The project has achieved success right across its broad and ambitious work programme, including the following highlights, world firsts and new state-of-the-art breakthroughs:

• Improved RTD devices
o New state-of-the-art in RTD power and efficiency for e-RTDs and RTD-PDs
o RTDs successfully demonstrated from direct epitaxial growth on silicon substrate
o First ever RTDs from direct silicon wafer bonding and improved bonding process developed
• New developments in the application of RTDs in wireless networks
o RTDs used to drive LDs and RTD-PDs used as photo-detectors at GHz frequencies
o Improved understanding of electronic/photonic interfaces and clear suggestions f or improved future designs
• Practical implementation of RTDs for commercial systems
o 10 Gbps RTD-LDs packaged and designs completed for RTD-PD packaged devices
o Ground-breaking simulation and experimental channel modelling to improve understanding of the application of THz communications
o Important steps towards application of massive MIMO
• Direct application of RTDs in wireless communications systems
o First ever transmission using RTD-PDs with advanced modulation formats (QPSK, 16-QAM and OFDM)
o Demonstration of RTD synchronisation using injection locking mode
• New state-of-the-art achieved for W-band (84 GHz) and J-band (300 GHz) transmission
o 15 Gbps over 50 cm with correctable BER using e-RTDs (84 GHz)

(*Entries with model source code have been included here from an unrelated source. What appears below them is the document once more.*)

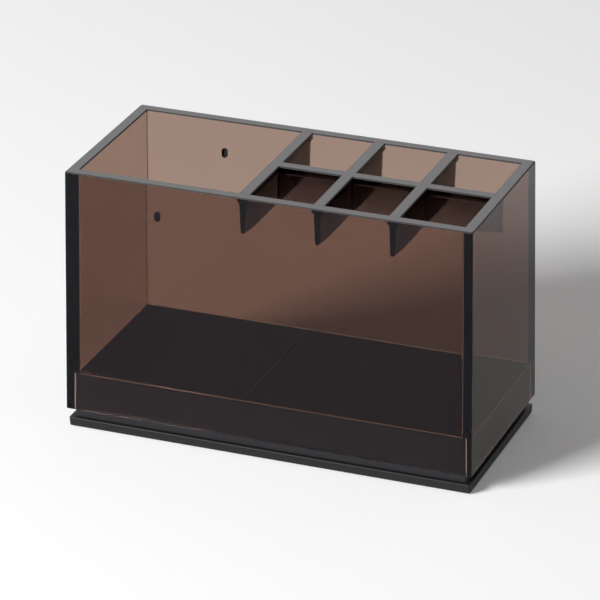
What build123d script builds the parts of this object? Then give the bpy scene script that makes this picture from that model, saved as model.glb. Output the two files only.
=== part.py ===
from build123d import *
from math import asin, degrees, radians, tan
import os

# Brush holder: a smoky clear sleeve, open at the top, with a lattice of dividers at its rim.
# The sleeve stands by an inner shoulder on a black plinth, and the plinth stands on a black plate.
# Sizes are millimetres and angles are degrees. X runs along the long side, Y from front to back.
# Z is up from the surface that the holder stands on, with the origin under its middle.

# Sleeve
rim_width = 160.0
rim_depth = 72.1
sleeve_height = 97.2
wall_thickness = 4.4
wall_lean = 0.87  # each wall leans outwards on its way down
corner_radius = 0.8
rim_radius = 0.5
foot_radius = 0.3  # outer edge of the sleeve's foot

# Skirt, the thinner foot of the sleeve that hangs round the plinth
skirt_height = 14.6
skirt_thickness = 2.55  # where it leaves the shoulder
skirt_clearance = 0.3

# Sockets for the pins of a loose partition, one in the front wall and one in the back wall
socket_width = 2.3
socket_height = 3.9
socket_drop = 13.6  # from the rim to the middle of a socket

# Dividers: a flange flush with the rim, a chamfer and a drafted blade with a round bottom
cell_width = 24.6
cell_columns = 3
flange_width = 4.6
flange_depth = 2.4
flange_chamfer = 0.9  # height of the chamfer under the flange
blade_thickness = 2.7  # under the chamfer
blade_draft = 2.4
blade_bottom_radius = 0.7
cross_divider_depth = 16.3
long_divider_depth = 15.4
blade_rise = 1.2  # how far a blade's bottom rises, in a wide arc, to meet a wall
blade_rise_length = 15.0
long_divider_forward = 0.8  # from the middle of the holder to the long divider's centre line
lap_depth = 7.5  # a cross divider is whole down to here, the long divider below it

# Plinth
neck_height = 3.8  # what shows of the plinth between the plate and the sleeve
plinth_draft = 1.43
plinth_corner_radius = 1.0
plinth_shell = 2.4
plinth_lead_in = 0.5  # chamfer round the top, which guides the sleeve on
rib_thickness = 1.8
rib_count = 3
ridge_width = 0.8
ridge_height = 0.4
ridge_end_gap = 2.6  # from the ridge's end to the wall

# Plate, with a low tongue that locates the plinth
plate_thickness = 3.6
plate_inset = 0.62  # from the outside of the sleeve's foot to the top edge of the plate
plate_draft = 3.0
plate_corner_radius = 0.8
plate_edge_radius = 0.4
tongue_height = 2.0
tongue_thickness = 1.6
tongue_clearance = 0.2
rib_clearance = 0.5  # from the tongue to the ribs over it

# Foot pads
pad_diameter = 10.0
pad_thickness = 1.1
pad_recess = 0.6
pad_clearance = 0.2
pad_chamfer = 0.2
pad_inset = 12.0  # from the plate's edge to a pad's centre

# Levels
plate_bottom = pad_thickness - pad_recess
plate_top = plate_bottom + plate_thickness
sleeve_bottom = plate_top + neck_height
floor_level = sleeve_bottom + skirt_height
rim_level = sleeve_bottom + sleeve_height


def sleeve_size(level, inset=0.0):
    """Width and depth of the sleeve's outside at a level, less an inset on each side."""
    growth = (rim_level - level) * tan(radians(wall_lean)) - inset
    return rim_width + 2 * growth, rim_depth + 2 * growth


def plinth_size(level, inset=0.0):
    """Width and depth of the plinth's outside at a level, less an inset on each side."""
    growth = (floor_level - level) * tan(radians(plinth_draft)) - inset
    top_width, top_depth = sleeve_size(floor_level, skirt_thickness + skirt_clearance)
    return top_width + 2 * growth, top_depth + 2 * growth


def plate_size(level, inset=0.0):
    """Width and depth of the plate at a level, less an inset on each side."""
    growth = (level - plate_top) * tan(radians(plate_draft)) - inset
    top_width, top_depth = sleeve_size(sleeve_bottom, plate_inset)
    return top_width + 2 * growth, top_depth + 2 * growth


def drafted_block(low, high, size_at, draft, inset=0.0, radius=0.0):
    """A block on the outline that size_at gives at the low level, narrowing upwards by its draft."""
    with BuildPart() as block:
        with BuildSketch(Plane.XY.offset(low)):
            Rectangle(*size_at(low, inset))
        extrude(amount=high - low, taper=draft)
        if radius:
            level_edges = block.edges().group_by(Axis.Z)[0] + block.edges().group_by(Axis.Z)[-1]
            fillet(block.edges() - level_edges, radius)
    return block.part


def blade_half_width(depth):
    """Half the blade's thickness at a depth under the rim."""
    below_chamfer = depth - flange_depth - flange_chamfer
    return blade_thickness / 2 - below_chamfer * tan(radians(blade_draft))


def divider_section(depth):
    """The T section down to a depth, with the middle of its top at the sketch's origin."""
    with BuildSketch() as section:
        with BuildLine():
            Polyline(
                (0, 0),
                (flange_width / 2, 0),
                (flange_width / 2, -flange_depth),
                (blade_thickness / 2, -flange_depth - flange_chamfer),
                (blade_half_width(depth), -depth),
                (0, -depth),
            )
            mirror(about=Plane.YZ)
        make_face()
    return section.sketch


def divider_blank(length, depth, wall_to_wall=False):
    """A divider along X under Z 0, from X 0 to past a wall at its length, or past two walls."""
    start = -length - beyond if wall_to_wall else 0
    rise_start = length - blade_rise_length
    rise_radius = (blade_rise_length**2 + blade_rise**2) / (2 * blade_rise)
    rise_angle = degrees(asin((blade_rise_length + beyond) / rise_radius))
    with BuildPart() as blank:
        with BuildSketch(Plane.YZ.offset(start)):
            add(divider_section(depth))
        extrude(amount=length + beyond - start)
        with BuildSketch(Plane.XZ):
            with BuildLine():
                rise = JernArc((rise_start, -depth), (1, 0), rise_radius, rise_angle)
                Polyline(
                    rise @ 1, ((rise @ 1).X, -depth - beyond), (rise_start, -depth - beyond), rise @ 0
                )
            make_face()
            if wall_to_wall:
                mirror(about=Plane.YZ)
        extrude(amount=flange_width, both=True, mode=Mode.SUBTRACT)
        lower_edges = blank.edges().filter_by(lambda edge: edge.center().Z < -depth / 2)
        bottom_edges = lower_edges.filter_by(
            lambda edge: edge.bounding_box().size.X > blade_thickness
        )
        fillet(bottom_edges, blade_bottom_radius)
    return blank.part


def finish(piece, name):
    """Labels a finished piece and writes it."""
    piece.part.label = name
    export_step(piece.part, f"parts/{name}.step")


os.makedirs("parts", exist_ok=True)

# Sizes that several pieces share
inside_width, inside_depth = sleeve_size(rim_level, wall_thickness)
first_divider_x = inside_width / 2 - cell_columns * (cell_width + flange_width) + flange_width / 2
cross_divider_places = [
    first_divider_x + column * (cell_width + flange_width) for column in range(cell_columns)
]
long_divider_y = -long_divider_forward
socket_x = (first_divider_x - flange_width / 2 - inside_width / 2) / 2
socket_level = rim_level - socket_drop
foot_width, foot_depth = sleeve_size(sleeve_bottom)
beyond = wall_thickness  # how far the cutting shapes run past what they cut

cut_bottom = sleeve_bottom - beyond
cut_top = rim_level + beyond

sleeve_outside = drafted_block(
    sleeve_bottom, rim_level, sleeve_size, wall_lean, radius=corner_radius
)
sleeve_inside = drafted_block(cut_bottom, cut_top, sleeve_size, wall_lean, wall_thickness)
skirt_inside = drafted_block(
    cut_bottom, floor_level, plinth_size, plinth_draft, -skirt_clearance
)

# The ring of all four walls, before it is cut apart at its corners
with BuildPart() as ring:
    add(sleeve_outside)
    fillet(ring.edges().group_by(Axis.Z)[-1], rim_radius)
    fillet(ring.edges().group_by(Axis.Z)[0], foot_radius)
    add(sleeve_inside, mode=Mode.SUBTRACT)
    add(skirt_inside, mode=Mode.SUBTRACT)

# Each wall is the ring inside a wedge whose slanting sides are the mitres at the corners
mitre_x = foot_width / 2 + beyond
mitre_y = foot_depth / 2 + beyond

with BuildPart() as front_wall:
    add(ring.part)
    with BuildSketch(Plane.XY.offset(sleeve_bottom)):
        Polygon(
            (-mitre_x, -mitre_y),
            (mitre_x, -mitre_y),
            (mitre_x - mitre_y, 0),
            (mitre_y - mitre_x, 0),
            align=None,
        )
    extrude(amount=sleeve_height, mode=Mode.INTERSECT)
    with BuildSketch(Plane.XZ):
        with Locations((socket_x, socket_level)):
            SlotOverall(socket_height, socket_width, rotation=90)
    extrude(amount=mitre_y, mode=Mode.SUBTRACT)
finish(front_wall, "front_wall")

with BuildPart() as back_wall:
    add(ring.part)
    with BuildSketch(Plane.XY.offset(sleeve_bottom)):
        Polygon(
            (mitre_x, mitre_y),
            (-mitre_x, mitre_y),
            (mitre_y - mitre_x, 0),
            (mitre_x - mitre_y, 0),
            align=None,
        )
    extrude(amount=sleeve_height, mode=Mode.INTERSECT)
    with BuildSketch(Plane.XZ):
        with Locations((socket_x, socket_level)):
            SlotOverall(socket_height, socket_width, rotation=90)
    extrude(amount=-mitre_y, mode=Mode.SUBTRACT)
finish(back_wall, "back_wall")

with BuildPart() as left_wall:
    add(ring.part)
    with BuildSketch(Plane.XY.offset(sleeve_bottom)):
        Polygon(
            (-mitre_x, mitre_y), (-mitre_x, -mitre_y), (mitre_y - mitre_x, 0), align=None
        )
    extrude(amount=sleeve_height, mode=Mode.INTERSECT)
finish(left_wall, "left_wall")

with BuildPart() as right_wall:
    mirror(left_wall.part, about=Plane.YZ)
finish(right_wall, "right_wall")

# Cross dividers run from the front wall to the back wall. All but the first are notched from
# below, to sit over the long divider.
cross_blank = divider_blank(inside_depth / 2, cross_divider_depth, wall_to_wall=True)
notch_depth = cross_divider_depth + beyond

for number, place in enumerate(cross_divider_places, start=1):
    with BuildPart() as cross_divider:
        with Locations(Location((place, 0, rim_level), (0, 0, 90))):
            add(cross_blank)
        add(sleeve_inside, mode=Mode.INTERSECT)
        if number > 1:
            with BuildSketch(Plane.YZ.offset(place)):
                with Locations((long_divider_y, rim_level)):
                    Polygon(
                        (-blade_half_width(lap_depth), -lap_depth),
                        (blade_half_width(lap_depth), -lap_depth),
                        (blade_half_width(notch_depth), -notch_depth),
                        (-blade_half_width(notch_depth), -notch_depth),
                        align=None,
                    )
            extrude(amount=flange_width, both=True, mode=Mode.SUBTRACT)
    finish(cross_divider, f"cross_divider_{number}")

# The long divider butts against the first cross divider and the right wall, and is notched from
# above where it passes under the other cross dividers.
long_blank = divider_blank(inside_width / 2 - first_divider_x, long_divider_depth)
cross_section = divider_section(cross_divider_depth)
lap_section = divider_section(lap_depth)

with BuildPart() as long_divider:
    with Locations((first_divider_x, long_divider_y, rim_level)):
        add(long_blank)
    add(sleeve_inside, mode=Mode.INTERSECT)
    with BuildSketch(Plane.XZ):
        with Locations((first_divider_x, rim_level)):
            add(cross_section)
        with Locations(*[(place, rim_level) for place in cross_divider_places[1:]]):
            add(lap_section)
    extrude(amount=rim_depth, both=True, mode=Mode.SUBTRACT)
finish(long_divider, "long_divider")

# The plinth is a shell, open underneath, with ribs across it and a low ridge on its top
shell_underside = floor_level - plinth_shell
inner_width, inner_depth = plinth_size(plate_top, plinth_shell)
plinth_outside = drafted_block(
    plate_top, floor_level, plinth_size, plinth_draft, radius=plinth_corner_radius
)
plinth_inside = drafted_block(
    plate_top, shell_underside, plinth_size, plinth_draft, plinth_shell
)
floor_width, floor_depth = sleeve_size(floor_level, wall_thickness)

with BuildPart() as plinth:
    add(plinth_outside)
    chamfer(plinth.edges().group_by(Axis.Z)[-1], plinth_lead_in)
    add(plinth_inside, mode=Mode.SUBTRACT)
    with BuildSketch(Plane.XY.offset(plate_top + tongue_height + rib_clearance)):
        with GridLocations(inner_width / (rib_count + 1), 0, rib_count, 1):
            Rectangle(rib_thickness, floor_depth)
    extrude(until=Until.NEXT)
    with BuildSketch(Plane.XY.offset(floor_level)):
        with Locations((first_divider_x, 0)):
            Rectangle(ridge_width, floor_depth - 2 * ridge_end_gap)
    extrude(amount=ridge_height)
finish(plinth, "plinth")

# The plate, with the tongue standing inside the plinth and a shallow recess over each foot pad
plate_outside = drafted_block(
    plate_bottom, plate_top, plate_size, -plate_draft, radius=plate_corner_radius
)
underside_width, underside_depth = plate_size(plate_bottom)
pad_spacing_x = underside_width - 2 * pad_inset
pad_spacing_y = underside_depth - 2 * pad_inset

with BuildPart() as base_plate:
    add(plate_outside)
    fillet(base_plate.edges().group_by(Axis.Z)[-1], plate_edge_radius)
    fillet(base_plate.edges().group_by(Axis.Z)[0], plate_edge_radius)
    with BuildSketch(Plane.XY.offset(plate_top)):
        Rectangle(inner_width - 2 * tongue_clearance, inner_depth - 2 * tongue_clearance)
        offset(amount=-tongue_thickness, mode=Mode.SUBTRACT)
    extrude(amount=tongue_height)
    with BuildSketch(Plane.XY.offset(plate_bottom)):
        with GridLocations(pad_spacing_x, pad_spacing_y, 2, 2):
            Circle(pad_diameter / 2 + pad_clearance)
    extrude(amount=pad_recess, mode=Mode.SUBTRACT)
finish(base_plate, "base_plate")

with BuildPart() as foot_pads:
    with BuildSketch():
        with GridLocations(pad_spacing_x, pad_spacing_y, 2, 2):
            Circle(pad_diameter / 2)
    extrude(amount=pad_thickness)
    chamfer(foot_pads.edges().group_by(Axis.Z)[0], pad_chamfer)
finish(foot_pads, "foot_pads")
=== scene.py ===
import math

import bmesh
import bpy
import numpy as np
from mathutils import Matrix, Vector


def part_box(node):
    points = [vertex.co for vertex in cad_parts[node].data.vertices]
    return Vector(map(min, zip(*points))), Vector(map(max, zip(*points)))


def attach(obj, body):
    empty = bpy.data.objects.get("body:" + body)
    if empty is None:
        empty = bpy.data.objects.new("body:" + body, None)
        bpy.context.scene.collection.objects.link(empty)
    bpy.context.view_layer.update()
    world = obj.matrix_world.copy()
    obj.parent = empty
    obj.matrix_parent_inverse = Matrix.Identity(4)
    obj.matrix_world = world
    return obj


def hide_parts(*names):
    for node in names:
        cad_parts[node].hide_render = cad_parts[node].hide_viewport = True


# A brush holder. The sleeve of smoky walls and its dividers are made here, each as one closed piece. The
# plinth, the plate and the pads keep the meshes of their solids and get their plastics
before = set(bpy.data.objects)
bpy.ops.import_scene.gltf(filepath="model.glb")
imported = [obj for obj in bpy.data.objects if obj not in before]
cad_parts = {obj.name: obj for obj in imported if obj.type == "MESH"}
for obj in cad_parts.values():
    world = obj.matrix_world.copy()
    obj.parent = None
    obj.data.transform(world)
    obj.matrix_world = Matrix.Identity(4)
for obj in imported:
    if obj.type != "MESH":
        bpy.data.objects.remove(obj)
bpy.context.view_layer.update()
scene = bpy.context.scene
print("frame loaded:", len(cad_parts), "nodes")

mm = 0.001
near = 0.01 * mm         # levels and planes this close are the same
mergeGap = 0.0001 * mm   # points this close are made one
white = (1.0, 1.0, 1.0, 1.0)

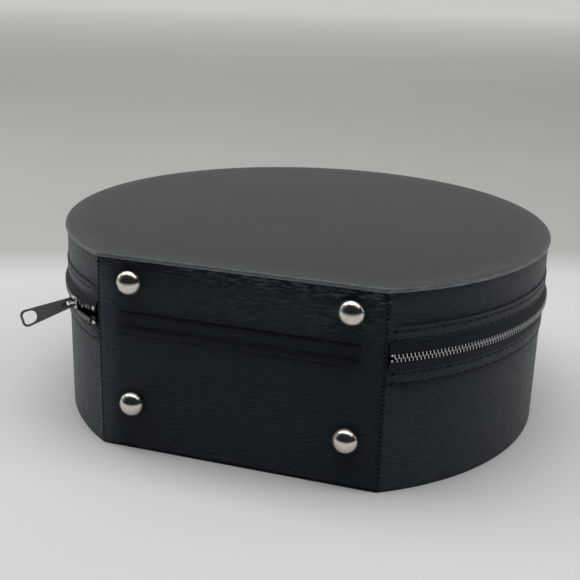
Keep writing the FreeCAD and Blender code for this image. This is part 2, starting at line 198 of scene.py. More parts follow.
# Repeat the piece about the vertical axis of the round
def arrayRound(piece, count, angle):
    deselectAll()
    bpy.ops.object.empty_add(location=(0, 0, 0), rotation=(0, 0, angle))
    pivot = bpy.context.object
    activate(piece)
    bpy.ops.object.modifier_add(type="ARRAY")
    array = piece.modifiers[-1]
    array.count = count
    array.use_relative_offset = False
    array.use_object_offset = True
    array.offset_object = pivot
    bpy.ops.object.modifier_apply(modifier=array.name)
    bpy.data.objects.remove(pivot)


def arrayAlong(piece, count, step):
    activate(piece)
    bpy.ops.object.modifier_add(type="ARRAY")
    array = piece.modifiers[-1]
    array.count = count
    array.use_relative_offset = False
    array.use_constant_offset = True
    array.constant_offset_displace = step
    bpy.ops.object.modifier_apply(modifier=array.name)


def joinAll(name, parts):
    deselectAll()
    for part in parts:
        part.select_set(True)
    bpy.context.view_layer.objects.active = parts[0]
    bpy.ops.object.join()
    return named(name)


# Move the whole mesh by a matrix and leave the object itself unturned at the origin
def place(piece, matrix):
    piece.matrix_world = matrix
    activate(piece)
    bpy.ops.object.transform_apply(location=True, rotation=True, scale=True)
    return piece


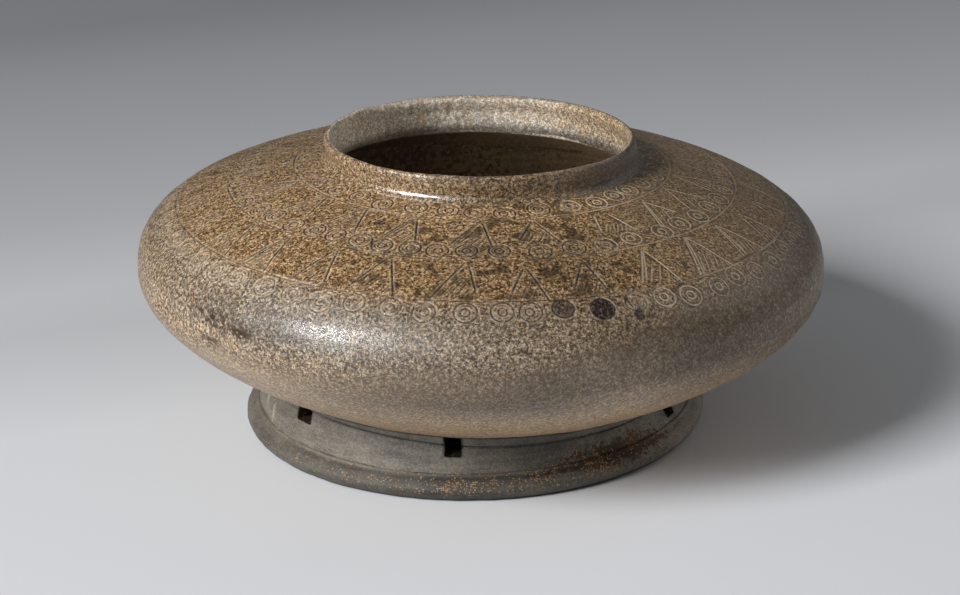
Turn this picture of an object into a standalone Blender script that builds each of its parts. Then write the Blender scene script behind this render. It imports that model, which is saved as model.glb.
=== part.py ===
"""Perforated jar: a squat stoneware jar with a neck collar and a pierced foot ring.

The jar is built from the clay members that a potter forms one by one and lutes
together. Lengths are in metres, +Z is up, and the origin is on the surface that the jar
stands on, below the centre of its widest line. Azimuths are in degrees: 0 faces -Y and
90 faces +X.
"""

import math

import bmesh
import bpy
from mathutils import Matrix, Vector

# Fineness and clearances
SEGMENTS = 48
MERGE_DISTANCE = 0.00001
SEAT_GAP = 0.0003
CUT_OVERRUN = 0.004

# The vessel's outer curves, measured from its widest line
BODY_RADIUS = 0.100
SHOULDER_RISE = 0.040
SHOULDER_BOW_POWER = 0.91
SHOULDER_TURN_POWER = 2.93
BOWL_DROP = 0.057
BOWL_BOW_POWER = 0.83
BOWL_TURN_POWER = 1.81
WALL = 0.006
CURVE_STEPS = 13
INNER_CURVE_STEPS = 8

# The vessel was fired with a slight lean, off the middle of its foot
LEAN_TO_RIGHT_DEG = 1.8
LEAN_TO_BACK_DEG = 1.3
FOOT_OFFSET = 0.0026

# Base disc
BASE_RADIUS = 0.044
BASE_THICKNESS = 0.0045
BASE_CLEARANCE = 0.0081

# Seam at the widest line, with its coil on the inside
SEAM_RISE = 0.0035
SEAM_COIL_HEIGHT = 0.007
SEAM_COIL_THICKNESS = 0.002

# Shoulder opening and turned lines
OPENING_RADIUS = 0.0436
OPENING_FLARE = 0.0014
LINE_SHARES = (0.545, 0.736, 0.887)
LINE_WIDTH = 0.0008
LINE_DEPTH = 0.0004

# Neck collar
COLLAR_HEIGHT = 0.0067
COLLAR_ROOT_THICKNESS = 0.0027
LIP_THICKNESS = 0.0032
LIP_SPREAD = 0.0003
LIP_STEPS = 5

# Coil smoothed round the collar's root
NECK_COIL_HEIGHT = 0.0017
NECK_COIL_REACH = 0.0021
COIL_HOLLOW_SHARE = 0.35

# Foot ring, set out from the base disc
FOOT_MARGIN = 0.0168
FOOT_TOP_THICKNESS = 0.0043
FOOT_FLARE = 0.0032
FOOT_REBATE = 0.0013
FOOT_BOTTOM_THICKNESS = 0.0039
FOOT_TOP_RADIUS = BASE_RADIUS + FOOT_MARGIN
FOOT_SHOULDER_RADIUS = FOOT_TOP_RADIUS + FOOT_FLARE
FOOT_BOTTOM_RADIUS = FOOT_SHOULDER_RADIUS - FOOT_REBATE

# Rolled toe round the foot ring, set out from the rebate that it sits in
TOE_HEIGHT = 0.0070
TOE_BULGE_REACH = 0.0052
TOE_BULGE_HEIGHT = 0.0030
TOE_RIDGE_REACH = 0.0021
TOE_TREAD_REACH = 0.0028
TOE_STEPS = 4

# Windows in the foot ring
WINDOW_WIDTH = 0.0047
WINDOW_HEIGHT = 0.0052
WINDOW_AZIMUTHS_DEG = (-52.0, -6.0, 63.0, 124.0, 185.0, 246.0)

# Luting bead in the corner between the bowl and the foot ring
BEAD_HEIGHT = 0.0021
BEAD_REACH = 0.0023
BEAD_STEP_DEG = 7.5

# Solver for where the leaning bowl's underside lies
UNDERSIDE_ROUNDS = 12

# Fired clay colours, and how rough each surface is
CLAY_FINISHES = {
    "base_clay": ((0.20, 0.185, 0.16), 0.85),
    "bowl_clay": ((0.24, 0.21, 0.165), 0.72),
    "shoulder_glaze": ((0.26, 0.20, 0.125), 0.55),
    "neck_glaze": ((0.27, 0.235, 0.19), 0.50),
    "foot_clay": ((0.13, 0.125, 0.11), 0.75),
    "slip": ((0.17, 0.15, 0.12), 0.70),
}


def curve_point(drop, bow, turn, angle):
    """Returns (radius, distance from the widest line) on an outer curve at an angle."""
    radius = BODY_RADIUS * math.sin(angle) ** (2 / bow)
    away = drop * max(math.cos(angle), 0.0) ** (2 / turn)
    return radius, away


def curve_angle(bow, radius):
    """Returns the curve's angle where it has a radius."""
    return math.asin(min(radius / BODY_RADIUS, 1.0) ** (bow / 2))


def curve_away(drop, bow, turn, radius):
    """Returns how far from the widest line an outer curve lies at a radius."""
    return curve_point(drop, bow, turn, curve_angle(bow, radius))[1]


def shoulder_height(radius):
    """Returns the shoulder's outer height over the widest line."""
    return curve_away(SHOULDER_RISE, SHOULDER_BOW_POWER, SHOULDER_TURN_POWER, radius)


def bowl_depth(radius):
    """Returns the bowl's outer depth under the widest line, flat across the base."""
    outer = max(radius, BASE_RADIUS)
    return curve_away(BOWL_DROP, BOWL_BOW_POWER, BOWL_TURN_POWER, outer)


def offset_curve(drop, bow, turn, start, end, steps, inset):
    """Returns points along an outer curve, moved inwards by inset, from start to end."""
    points = []
    nudge = (end - start) / (steps * SEGMENTS)
    for step in range(steps + 1):
        angle = start + (end - start) * step / steps
        radius, away = curve_point(drop, bow, turn, angle)
        before = curve_point(drop, bow, turn, angle - nudge)
        after = curve_point(drop, bow, turn, min(angle + nudge, math.pi / 2))
        along = Vector((after[0] - before[0], after[1] - before[1])).normalized()
        points.append((radius + inset * along.y, away - inset * along.x))
    return points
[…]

o 1.5 Gbps over 20 m HD video transmission using e-RTDs (300 GHz)
o 16 Gbps over 30 cm with correctable BER using e-RTDs (300 GHz)
o First ever DVB-T audio/video transmission using RTD-PDs (10 GHz).

These results allow the conclusion that the RTD oscillator proposed in iBROW is a promising technology for the implementation of future high data-rate wireless communication systems, in short range applications, using the significant spectral availability in sub-THz frequencies.